------ Supplied information ------

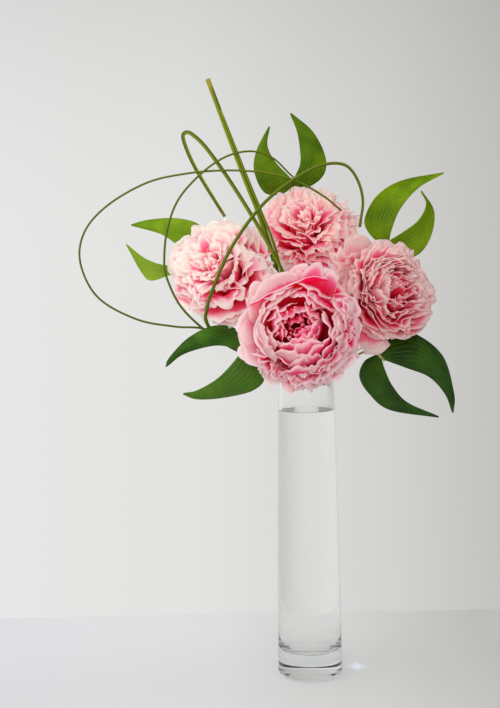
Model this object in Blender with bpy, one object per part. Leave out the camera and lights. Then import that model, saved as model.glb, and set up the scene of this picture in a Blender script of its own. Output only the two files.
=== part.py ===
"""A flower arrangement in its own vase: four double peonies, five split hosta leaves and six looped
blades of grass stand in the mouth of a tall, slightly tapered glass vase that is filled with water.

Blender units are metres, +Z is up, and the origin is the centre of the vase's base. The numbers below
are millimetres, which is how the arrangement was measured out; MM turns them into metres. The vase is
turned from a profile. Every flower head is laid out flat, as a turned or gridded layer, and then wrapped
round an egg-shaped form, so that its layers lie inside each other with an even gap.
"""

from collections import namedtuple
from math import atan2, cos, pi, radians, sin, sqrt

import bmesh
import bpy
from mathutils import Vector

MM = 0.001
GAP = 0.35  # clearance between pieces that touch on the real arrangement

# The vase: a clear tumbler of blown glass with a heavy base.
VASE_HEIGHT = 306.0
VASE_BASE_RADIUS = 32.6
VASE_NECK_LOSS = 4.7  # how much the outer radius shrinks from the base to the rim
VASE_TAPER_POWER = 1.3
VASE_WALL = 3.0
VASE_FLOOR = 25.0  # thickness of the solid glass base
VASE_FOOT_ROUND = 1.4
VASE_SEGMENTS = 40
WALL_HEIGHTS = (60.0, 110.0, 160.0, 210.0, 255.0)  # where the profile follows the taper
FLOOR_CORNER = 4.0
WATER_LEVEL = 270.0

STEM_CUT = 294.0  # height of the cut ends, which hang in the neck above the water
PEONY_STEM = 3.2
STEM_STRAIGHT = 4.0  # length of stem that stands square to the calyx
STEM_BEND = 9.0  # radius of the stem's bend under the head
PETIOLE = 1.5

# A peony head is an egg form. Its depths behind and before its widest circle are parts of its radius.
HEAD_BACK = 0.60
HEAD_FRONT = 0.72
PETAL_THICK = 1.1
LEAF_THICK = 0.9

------

Aim of the exercise => Your task is to return the full listing exactly as it was given.

Answer for this exercise =>
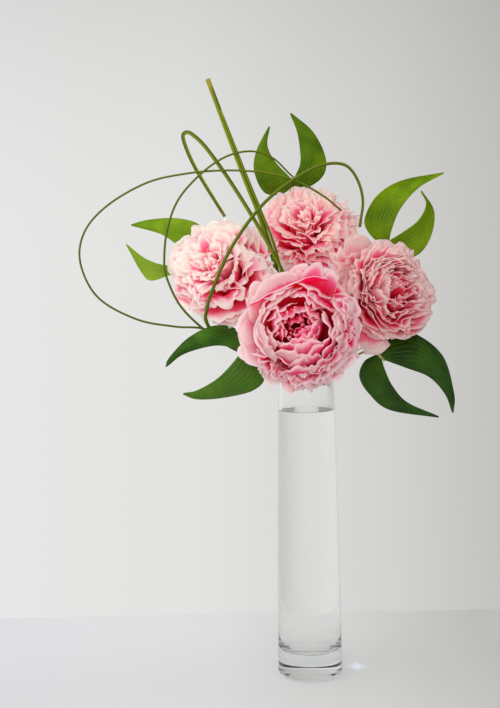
Model this object in Blender with bpy, one object per part. Leave out the camera and lights. Then import that model, saved as model.glb, and set up the scene of this picture in a Blender script of its own. Output only the two files.
=== part.py ===
"""A flower arrangement in its own vase: four double peonies, five split hosta leaves and six looped
blades of grass stand in the mouth of a tall, slightly tapered glass vase that is filled with water.

Blender units are metres, +Z is up, and the origin is the centre of the vase's base. The numbers below
are millimetres, which is how the arrangement was measured out; MM turns them into metres. The vase is
turned from a profile. Every flower head is laid out flat, as a turned or gridded layer, and then wrapped
round an egg-shaped form, so that its layers lie inside each other with an even gap.
"""

from collections import namedtuple
from math import atan2, cos, pi, radians, sin, sqrt

import bmesh
import bpy
from mathutils import Vector

MM = 0.001
GAP = 0.35  # clearance between pieces that touch on the real arrangement

# The vase: a clear tumbler of blown glass with a heavy base.
VASE_HEIGHT = 306.0
VASE_BASE_RADIUS = 32.6
VASE_NECK_LOSS = 4.7  # how much the outer radius shrinks from the base to the rim
VASE_TAPER_POWER = 1.3
VASE_WALL = 3.0
VASE_FLOOR = 25.0  # thickness of the solid glass base
VASE_FOOT_ROUND = 1.4
VASE_SEGMENTS = 40
WALL_HEIGHTS = (60.0, 110.0, 160.0, 210.0, 255.0)  # where the profile follows the taper
FLOOR_CORNER = 4.0
WATER_LEVEL = 270.0

STEM_CUT = 294.0  # height of the cut ends, which hang in the neck above the water
PEONY_STEM = 3.2
STEM_STRAIGHT = 4.0  # length of stem that stands square to the calyx
STEM_BEND = 9.0  # radius of the stem's bend under the head
PETIOLE = 1.5

# A peony head is an egg form. Its depths behind and before its widest circle are parts of its radius.
HEAD_BACK = 0.60
HEAD_FRONT = 0.72
PETAL_THICK = 1.1
LEAF_THICK = 0.9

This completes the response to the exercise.